おとうさんが戦争へ行くとき

"Vi si'r godnat til månen -Når min far er udstationeret" af Johanna Søbrink Haahr. Lamberth, 2012, Denmark. 「月にむかっておやすみなさい」ヨハンナ・シューブリンク・ホウア。デンマーク 写真絵本

タリバン崩壊後から常にアフガニスタンへ兵士を派遣し続けているデンマーク。近年は、アフガニスタンやイラク以外にも、ロシアの脅威が増すエストニアへもNATOを通じて兵士を派遣している。派遣される兵士たちには幼い子どもがいる人々もいる。これは父親が戦争へ派遣される子どもや家族へ向けて、またこの問題を人々に伝えるために書かれた写真絵本だ。

主人公の「ぼく」のお父さんは兵士。お父さんは、外国へ派遣されることになり、荷物の用意をしている。玄関でさよならをするぼくと妹。そして、本のページは戦場にあるデンマーク部隊のキャンプの写真へと変わる。どんな風に暮らしているか、食事の風景、寝室などが紹介されている。そして、戦争が起こっている国の写真。「その国にくらしている人たちのほとんどは、おとうさんたちが来て、彼らを守っていることを喜んでいるけれど、なかには、それを嬉しくないと思っている人たちもいる。だから、ぼくのおとうさんは、気をつけないといけない」と書かれている。どこの国であるかは明らかにされない。その後に続くのは、ぼくと妹、お母さんとの日常の風景。幼稚園からの帰り道、家に帰っておもちゃで遊ぶ姿など、デンマークのごく普通の子どもの生活がある。「ぼくは、おとうさんに会えなくてさみしくなるときがある。テレビを見てるとき、悲しいとき、色んなときに、ぼくはおとうさんに会いたくなる」「おかあさんは、人は世界のどこにいても、同じ月を見てるって。だからぼくは、おとうさんが外国に行くときは、月にむかっておやすみなさいっていうんだよ。おとうさんが戻ってくる日まで」

日本だと戦争の内容は第二次世界大戦を扱ったものが圧倒的に多いのだろうと思うけれど、デンマークでは戦争は現代の問題でもあり、その視点から扱った作品も多い。絵本であれば、少し前の作品(2006年)だと、スウェーデンの有名なアルフォンス・オーベアシリーズで、父が戦争で兵士として戦い、その後、難民としてスウェーデンにやってきた少年とその家族を扱った作品、"Alfons och soldatpappan"がある。父親が戦争に派遣された子どもが主人公の作品は他にも(北欧ではないが)スザンヌ・コリンズの"Year of the Jungle"(デンマーク語にも翻訳されている)などもある。

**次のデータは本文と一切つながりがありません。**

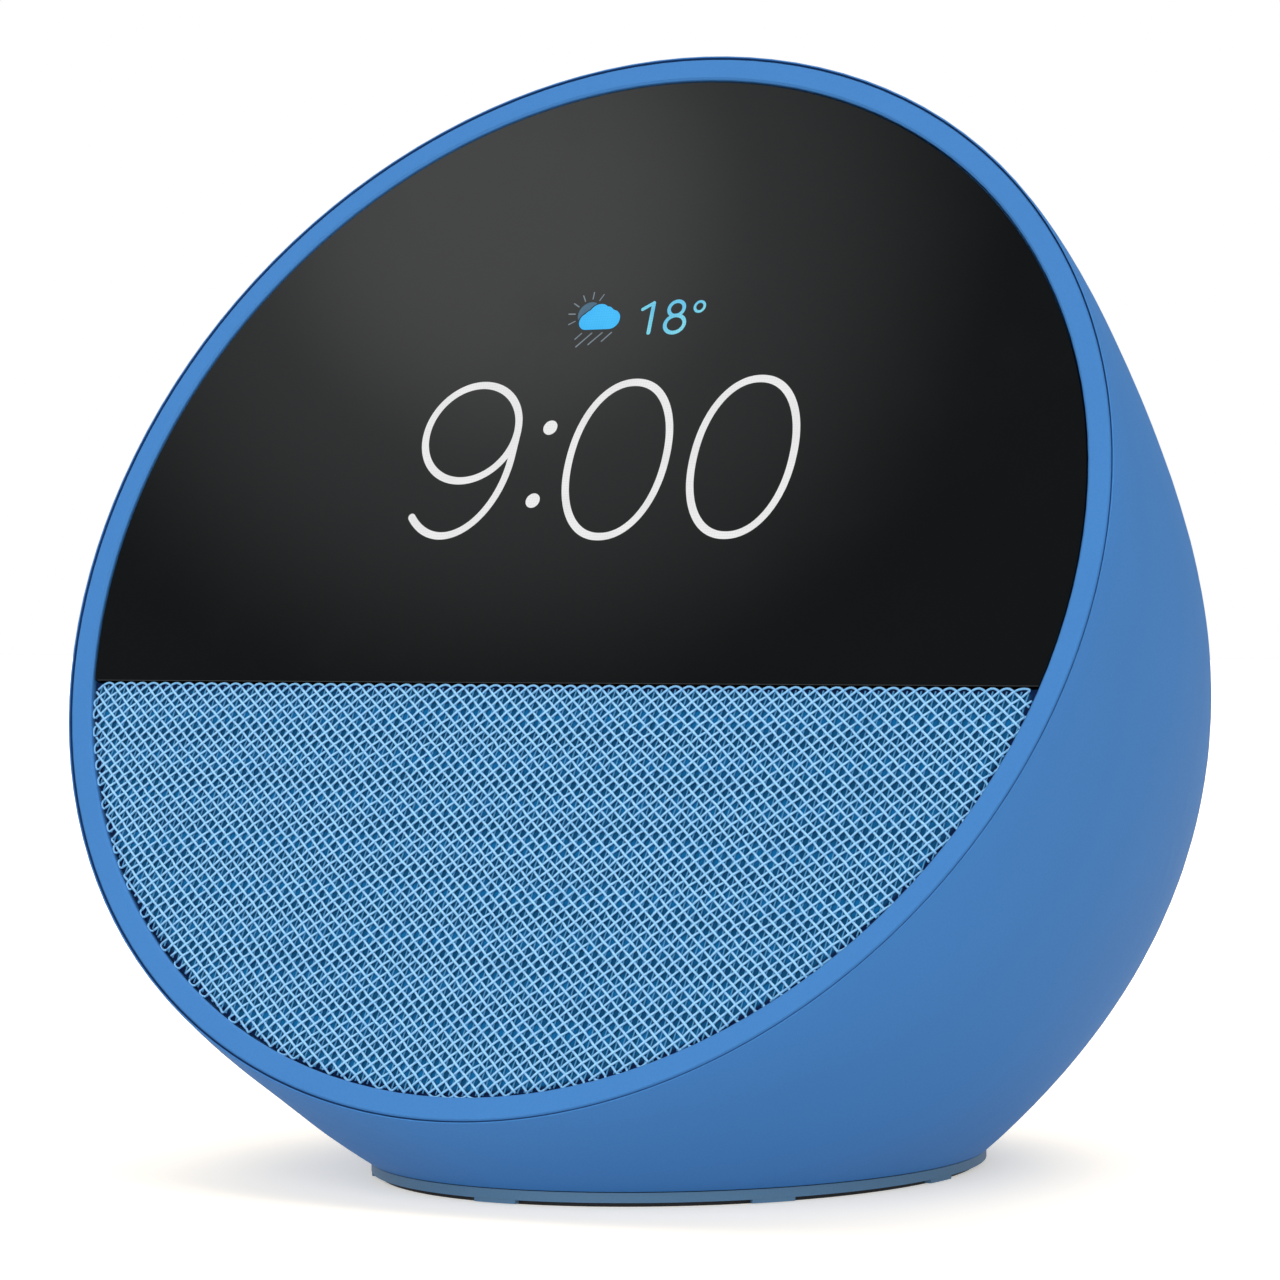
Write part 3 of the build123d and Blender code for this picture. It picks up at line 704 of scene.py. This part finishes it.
clock = Shape()
zero_size = (5.42, 8.36)
for centre in ((2.96, 11.52), (16.86, 11.5)):
    draw(clock, arc(centre, *zero_size, 0, 357, 119, fullness=0.94), stroke, closed=True)
bowl_centre, bowl_radius = (-14.52, 14.78), 5.3     # the nine's bowl and tail
tail_centre, tail_size = (-15.2, 12.0), (6.0, 8.55)
draw(clock, arc(bowl_centre, bowl_radius, bowl_radius, 0, 357, 119), stroke, closed=True)
draw(clock, [(-9.2, 14.9)] + arc(tail_centre, *tail_size, 0, -131, 40), stroke)
for centre in ((-5.53, 15.14), (-5.53, 7.16)):
    clock.plate(arc(centre, 0.78, 0.78, 0, 350, 35), ink_low, ink_high)
clock.make("clock_figures", clock_light, "lens_glass")

cloud_heart = (-2.9, 26.9)
cloud_floor = 25.95
cloud_lobes = (((-4.2, 26.9), 0.95), ((-3.75, 27.15), 1.05), ((-3.05, 27.6), 1.2), ((-2.3, 27.5), 1.0),
               ((-1.6, 27.02), 1.07))
sun_centre, sun_radius = (-4.15, 27.72), 1.32


def reach(origin, turn, grow):
    """How far the cloud's edge, grown a little, lies from a place inside it."""
    far = 0.0
    for (x, v), radius in cloud_lobes:
        dx, dv = x - origin[0], v - origin[1]
        along = dx * cos(turn) + dv * sin(turn)
        aside = dx * sin(turn) - dv * cos(turn)
        if abs(aside) < radius + grow:
            far = max(far, along + sqrt((radius + grow) ** 2 - aside ** 2))
    if sin(turn) < 0:
        down = (cloud_floor - grow - origin[1]) / sin(turn)
        landing = origin[0] + down * cos(turn)
        over_floor = cloud_lobes[0][0][0] < landing < cloud_lobes[-1][0][0]
        far = down if over_floor else min(far, down)
    return far


def spoke(origin, turn, length):
    """The point (x, v) at a length from an origin, in the direction turn."""
    return origin[0] + length * cos(turn), origin[1] + length * sin(turn)


turns = [2 * pi * i / 96 for i in range(96)]
cloud = Shape()
cloud.plate([spoke(cloud_heart, t, reach(cloud_heart, t, 0)) for t in turns], ink_low, ink_high)
cloud.make("weather_cloud", cloud_light, "lens_glass", smooth=False)

cloud_gap = 0.14            # dark line between the cloud and the sun
sun = Shape()
shown = [t for t in turns if reach(sun_centre, t, cloud_gap) < sun_radius - 0.03]
inner = [spoke(sun_centre, t, reach(sun_centre, t, cloud_gap)) for t in shown]
outer = [spoke(sun_centre, t, sun_radius) for t in shown]
sun.plate(outer + inner[::-1], ink_low, ink_high)
sun.make("weather_sun", sun_light, "lens_glass", smooth=False)

rays = Shape()
for i in range(6):
    turn = radians(62 + 29 * i)
    draw(rays, [spoke(sun_centre, turn, r) for r in (1.68, 2.42)], 0.12)
for top, bottom in (((-4.56, 25.55), (-5.15, 24.95)), ((-3.38, 25.55), (-4.84, 24.08)),
                    ((-2.2, 25.55), (-3.5, 24.28)), ((-1.12, 25.55), (-2.04, 24.6))):
    draw(rays, [top, bottom], 0.15)
rays.make("weather_rays_and_rain", rain_light, "lens_glass")

temperature = Shape()
draw(temperature, [(1.86, 28.0), (2.9, 28.62)], 0.38)
draw(temperature, [(2.98, 28.66), (3.12, 25.35)], 0.43)
draw(temperature, arc((5.7, 27.95), 0.84, 0.8, 0, 345, 23), 0.4, closed=True)
draw(temperature, arc((5.86, 26.22), 1.08, 0.96, 0, 345, 23), 0.42, closed=True)
draw(temperature, arc((8.27, 28.06), 0.54, 0.56, 0, 340, 17), 0.3, closed=True)
temperature.make("weather_temperature", weather_light, "lens_glass")


# ---- icons on the buttons ----
def dress_button(button, body, joint, strokes):
    """Printed icon that follows the button's curved top; strokes are (x, back) lines from its middle."""
    node = frame["nodes"][button]
    out = travel(joint) * -1
    back = ACROSS.cross(out) * -1
    tree = BVHTree.FromPolygons([v.co for v in node.data.vertices], [p.vertices for p in node.data.polygons])
    middle_x = sum(span(button, ACROSS)) / 2
    middle_back = sum(span(button, back)) / 2
    above = span(button, out)[1] + 5

    def on_button(x, v, height):
        start = (ACROSS * (middle_x + x) + back * (middle_back + v) + out * above) * MM
        hit = tree.ray_cast(start, -out)[0]
        return hit + out * (height + 0.012) * MM

    icon = Shape()
    for line, closed in strokes:
        icon.tube([(x, v, 0) for x, v in line], 0.42, 0.04, 8, closed, not closed)
    icon.make(button.replace("button", "icon"), icon_ink, "button_plastic", body, on_button)


def straight(a, b, steps=8):
    """A straight line in short steps, so that it can follow a curved top."""
    return [(a[0] + (b[0] - a[0]) * i / steps, a[1] + (b[1] - a[1]) * i / steps) for i in range(steps + 1)]


bar = (straight((-1.5, 0), (1.5, 0)), False)
dress_button("volume_down_button", "volume_down", "volume_down_press", [bar])
dress_button("volume_up_button", "volume_up", "volume_up_press", [
    bar, (straight((0, -1.5), (0, -0.2)), False), (straight((0, 0.2), (0, 1.5)), False),
])
capsule = arc((0, 1.1), 0.62, 0.62, 0, 180, 8) + arc((0, -0.1), 0.62, 0.62, 180, 360, 8)
cradle = arc((0, 0.1), 1.35, 1.35, 190, 350, 14)
dress_button("microphone_button", "microphone", "microphone_press", [
    (capsule, True), (cradle, False), (straight((0, -1.3), (0, -2.0)), False),
])


# ---- floor, light and camera ----
def white_sweep(nodes, place):
    """Matt white backdrop paper, lit from below; it looks whiter than the light it throws on the object."""
    fibre = nodes.grain(place, 0.8)
    seen = nodes.add("LightPath", output="Is Camera Ray")
    paper = nodes.mix(fibre, shade(243, 229, 208), shade(245, 231, 210))
    return nodes.add("BsdfPrincipled", {}, {
        "Base Color": nodes.mix(seen, shade(180, 180, 180), paper),
        "Roughness": 0.9,
        "Specular IOR Level": 0.0,
        "Emission Color": shade(255, 255, 255),
        "Emission Strength": 0.41,
    })


floor_data = bpy.data.meshes.new("sweep")
floor_half = 8.0
floor_data.from_pydata([(x * floor_half, y * floor_half, 0) for x, y in ((-1, -1), (1, -1), (1, 1), (-1, 1))],
                       [], [(0, 1, 2, 3)])
floor_data.materials.append(finish("white_sweep", white_sweep))
floor = bpy.data.objects.new("sweep", floor_data)
bpy.context.scene.collection.objects.link(floor)

room_level = 0.12
panels = (                  # direction to a soft panel, its inner and outer angle in degrees, its brightness
    (Vector((0.00, 0.25, 1.00)), 5, 46, 2.8),       # overhead
    (Vector((0.95, -0.25, 0.25)), 5, 50, 1.35),     # right
    (Vector((-1.00, 0.25, 0.25)), 5, 50, 0.8),      # left
    (Vector((0.16, -0.91, 0.375)), 5, 34, 4.3),     # in front
    (Vector((0.10, 1.00, 0.30)), 5, 60, 0.25),      # behind
    (Vector((-0.524, -0.480, 0.703)), 0, 3.4, 0.5),     # the glare that the glass shows, bright middle
    (Vector((-0.524, -0.480, 0.703)), 0, 6.7, 0.58),    # and its soft edge
)
world = bpy.data.worlds.new("studio")
world.use_nodes = True
bpy.context.scene.world = world
sky = Nodes(world.node_tree)
looking = sky.add("TexCoord", output="Generated")
light = room_level
for direction, inner_angle, outer_angle, brightness in panels:
    facing = sky.dot(looking, direction.normalized())
    light = sky.step(facing, cos(radians(outer_angle)), cos(radians(inner_angle))) * brightness + light
seen = sky.add("LightPath", output="Is Camera Ray")
backdrop = sky.add("Background", {}, {"Color": [1, 1, 1, 1], "Strength": seen + (1 - seen) * light})
sky.add("OutputWorld", {}, {"Surface": backdrop})

camera_data = bpy.data.cameras.new("camera")
camera_data.lens = 126.5
camera_data.sensor_width = 36.0
camera_data.clip_start = 0.01
camera_data.clip_end = 50.0
camera = bpy.data.objects.new("camera", camera_data)
camera.location = (0.2231, -0.3948, 0.0535)
camera.rotation_euler = (radians(90 - 0.08), 0, radians(30.02))
bpy.context.scene.collection.objects.link(camera)
bpy.context.scene.camera = camera
bpy.context.scene.view_settings.view_transform = "Standard"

デンマークをはじめ、北欧諸国は、アフリカやアジア、中東、バルカンなどからの戦争難民を受け入れる立場として戦争をとらえることが多かったが、2000年代に入ると、今度はアフガニスタンやイラクへと兵士を派遣することが続いている。デンマークは、兵士を派遣することは社会的にバックアップはあるものの、実際に家族が亡くなったり、PTSDなどで苦しんでいる元兵士が多いことなど、難しい問題も多い。私の職場でも、以前兵士として派遣されていた若い人が、何年も経ってからPTSDを発症し、仕事を継続することが難しくなり退職したことがあった。この問題は複雑だ。

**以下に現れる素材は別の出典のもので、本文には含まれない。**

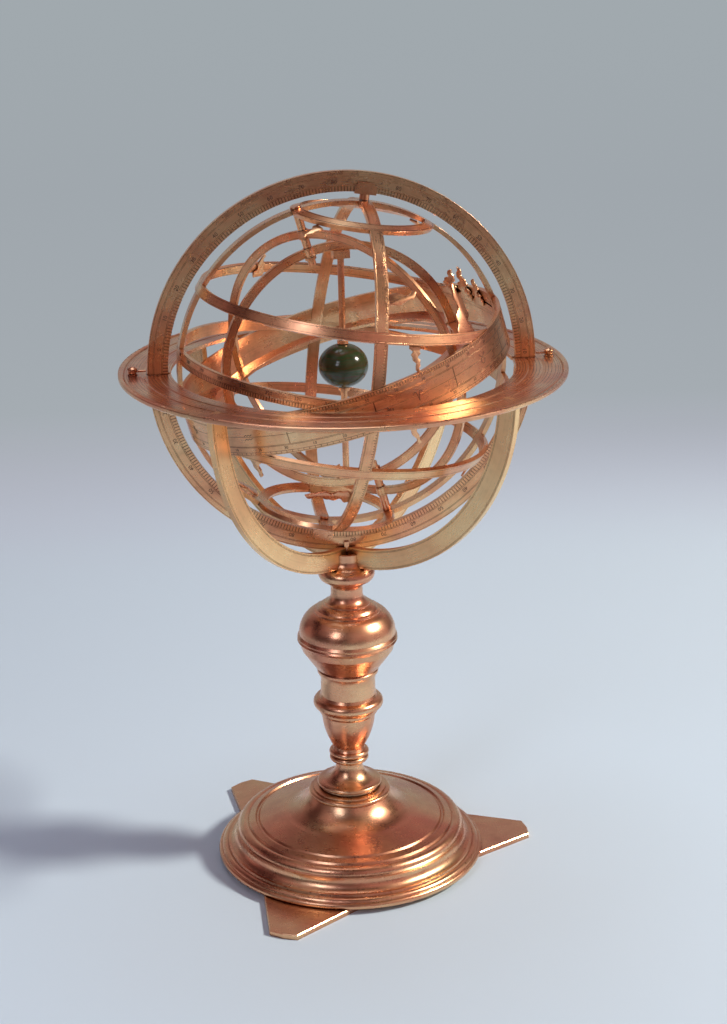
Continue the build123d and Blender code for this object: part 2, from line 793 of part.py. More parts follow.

デンマークには、このテーマを扱ったとても興味深い映画がいくつかある。スザンネ・ビア監督「ある愛の風景」、ヤヌス・メッツ監督「アルマジロ」(ドキュメンタリー)、トビアス・リンホルム監督「ある戦争」など。どの映画も日本で公開されていたようなので、日本語で見ることができるはず。日本とはまた違った戦争観を感じることができる作品たちだと思う。